ABSTRACT

Space may be ‘gendered’ 1 in many ways. Males and females, or members of other genders for that matter, may carry out activities in different zones, creating ‘behaviorally’ gendered spaces which may be visible archaeologically as specialised activity areas. General zones or specific locations may be ‘cognitively’ or symbolically associated with one or another gender, and even ideologically celebrated as symbols of them. Places may be ‘jurally’ gendered as well, with males or females explicitly excluded from them or required or allowed to visit them. These forms of gendered space need not coincide with each other, and commonly do not. For instance, in Anglo-American culture the kitchen was traditionally a female-associated space, and the garage or workshop a male-associated one. This was an explicit cognitive classification associated with behavioural patterns, but in no way enforced jurally.

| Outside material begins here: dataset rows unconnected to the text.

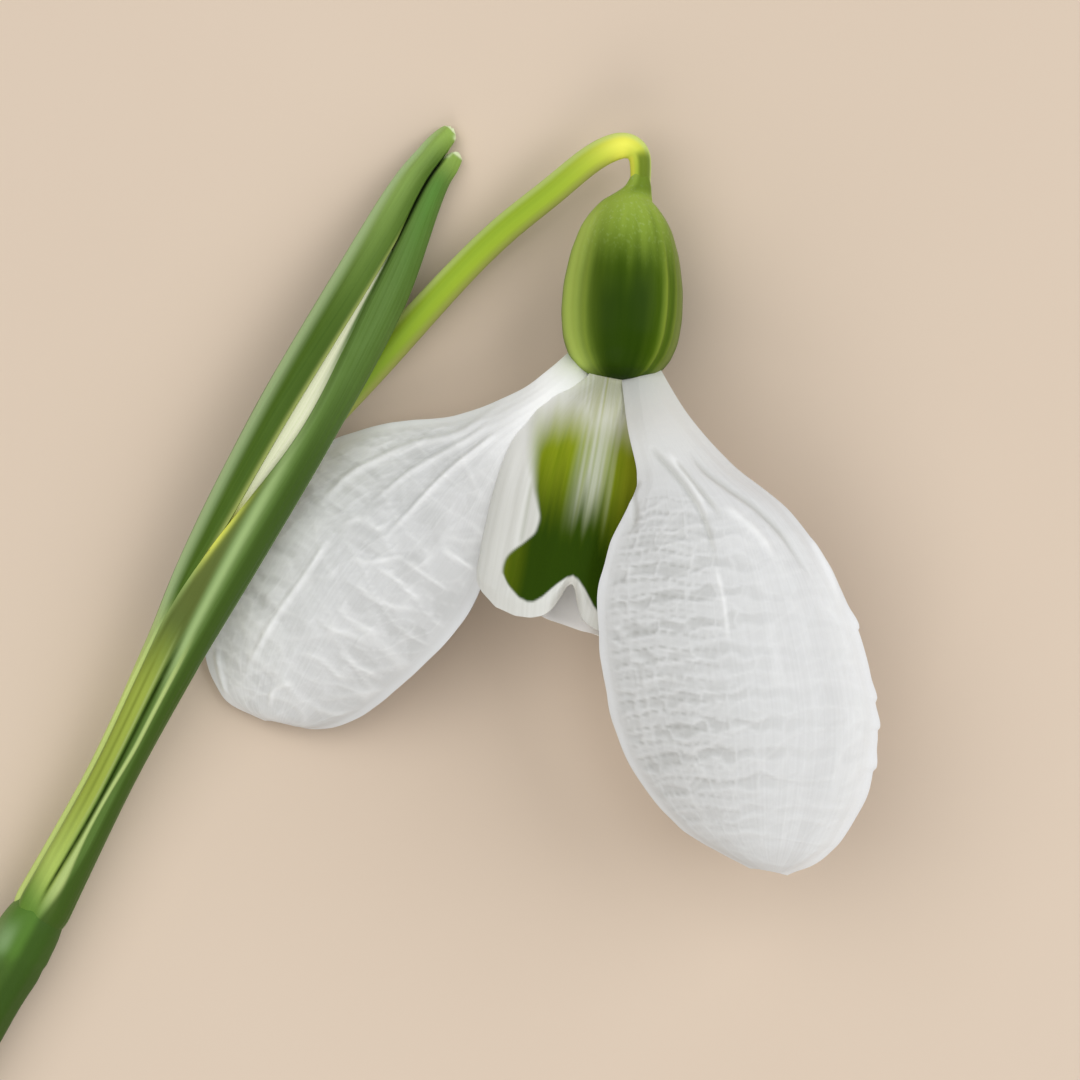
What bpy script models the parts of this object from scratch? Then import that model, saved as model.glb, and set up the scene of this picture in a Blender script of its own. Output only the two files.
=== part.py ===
"""A snowdrop flower, picked and laid on its side on a flat surface.

The flower lies in the XY plane with +Z up: the sheath and the long stem run to -X -Y, and the white petals
hang towards -Y from the green ovary. Every piece that grew by itself is one object. All sizes below are in
millimetres; the last step scales them to metres and puts the origin under the middle of the whole flower.

The places of the pieces share one working frame, whose origin is near the middle of the open flower.
"""

import math

import bmesh
import bpy
from mathutils import Vector

MM = 0.001

# Thickness of every petal, bract and membrane, and the gap kept between pieces that touch.
BLADE = 0.6
GAP = 0.15

# Scape: the flower stem, with its swollen node at the top. Centre points and radii, from the node down.
SCAPE_ROUTE = [(-25.45, -19.1, 2.05), (-26.25, -20.5, 2.0), (-27.3, -22.4, 1.9), (-31.3, -29.3, 1.75),
               (-36.7, -38.9, 1.6), (-42.3, -48.4, 1.45), (-47.4, -57.0, 1.4)]
SCAPE_RADII = [1.65, 1.8, 1.52, 1.46, 1.46, 1.48, 1.5]
SCAPE_RINGS = 22
SCAPE_SIDES = 16

# Spathe: matching points along its left and right outlines, from the node to the tips.
SPATHE_LEFT = [(-26.7, -18.1), (-22.85, -11.45), (-19.95, -5.2), (-17.75, 0.0), (-14.2, 7.0), (-10.45, 13.45),
               (-7.45, 18.35), (-5.95, 20.05), (-4.75, 20.7)]
SPATHE_RIGHT = [(-23.9, -19.7), (-20.6, -12.7), (-17.3, -6.75), (-14.4, -1.95), (-10.4, 4.85), (-6.9, 11.4),
                (-4.85, 17.1), (-4.25, 18.6), (-4.0, 19.65)]
# At the same stations: height of the sheath's middle, half its depth, where each bract's front margin lies
# across its width, and how far round the back each bract reaches, in degrees from the front.
SPATHE_HEIGHT = [2.1, 2.55, 3.2, 3.75, 3.7, 2.85, 1.35, 0.5, 0.0]
SPATHE_DEPTH = [1.5, 1.35, 1.4, 1.65, 1.75, 1.5, 1.05, 0.75, 0.5]
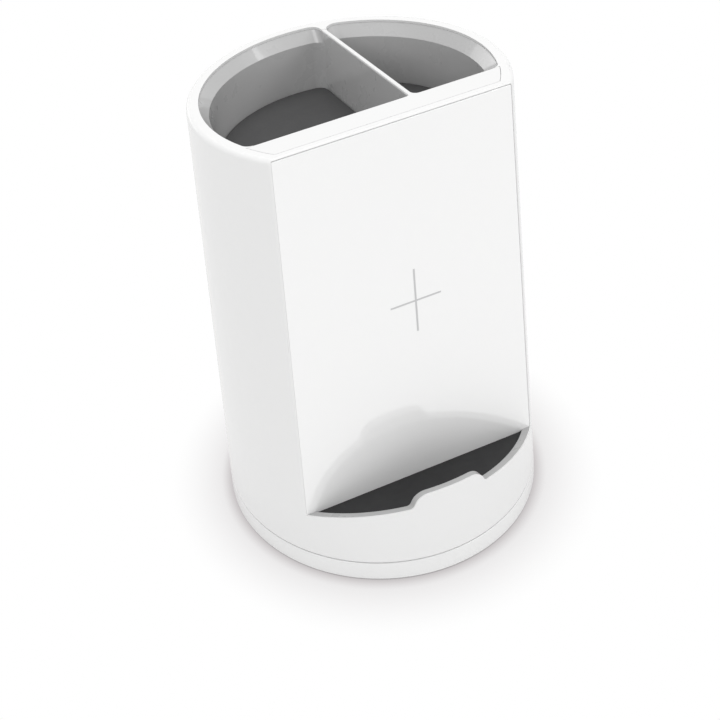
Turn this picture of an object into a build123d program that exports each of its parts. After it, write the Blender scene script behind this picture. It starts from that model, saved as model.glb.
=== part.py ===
from build123d import *

import math
import os

# Pen holder with a wireless phone charger in its front. Millimetres, +Z up, front towards -Y.
# The origin is the centre of the footprint, on the table.

# Outside of the drum
height = 124.1
foot_radius = 44.0
taper = 6.1
rim_radius = foot_radius - taper
rim_round = 1.2
wall = 2.2
deck = 2.0
reach = 4 * foot_radius

# Swivel seam between the base and the drum
foot_lift = 0.3
base_top = 6.05
seam = 0.4
drum_low = base_top + seam
edge_break = 0.3

# Front panel, which leans back a little, and the phone tray, which rises towards the front
lip_height = 19.83
tray_depth = 17.7
panel_depth = foot_radius - tray_depth
panel_lean = 1.51
tray_slope = 16.35
panel_thickness = 1.7
panel_side_border = 0.35
panel_top_border = 0.35
panel_corner = 0.3
front_edge = 0.6
panel_tuck = 1.4
fitted_gap = 0.12
flange = 2.0

# Charging mark, two thin lines sunk in the panel
mark_x = 2.15
mark_drop = 48.83
mark_half_width = 6.85
mark_half_height = 9.2
mark_line = 0.5
mark_sink = 0.15

# Tray liner, its raised stop and the rubber pad
liner_thickness = 2.4
shelf = 1.8
lip_edge = 0.4
band_width = 1.8
pad_thickness = 1.4
pad_drop = 0.4
pad_gap = 0.05
stop_height = 3.85
stop_foot_half = 10.4
stop_top_half = 8.6
stop_apron = 3.0
stop_apron_rise = 0.05
stop_root = 2.0
stop_corner = 4.0
stop_fillet = 1.5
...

Churches, in contrast, may be cognitively and jurally gender-neutral but behaviorally gendered, as when the people attending services are predominantly female (while the major functionaries, utilising the especially sacred zones, may be males). Public toilets are jurally gendered zones in the strictest sense, as well as segregated behaviourally, but their transient impersonal nature and the functional identicality of toilets for both genders makes them not especially gendered in the cognitive sense. 2 These distinctions have clear parallels in many tribal societies. For instance, ritual structures are often jurally gendered through explicit prohibitions, while general zones of the natural world and spaces associated with activities particular to one gender are gendered through some combination of cognitive associations and/or behavioural patterns.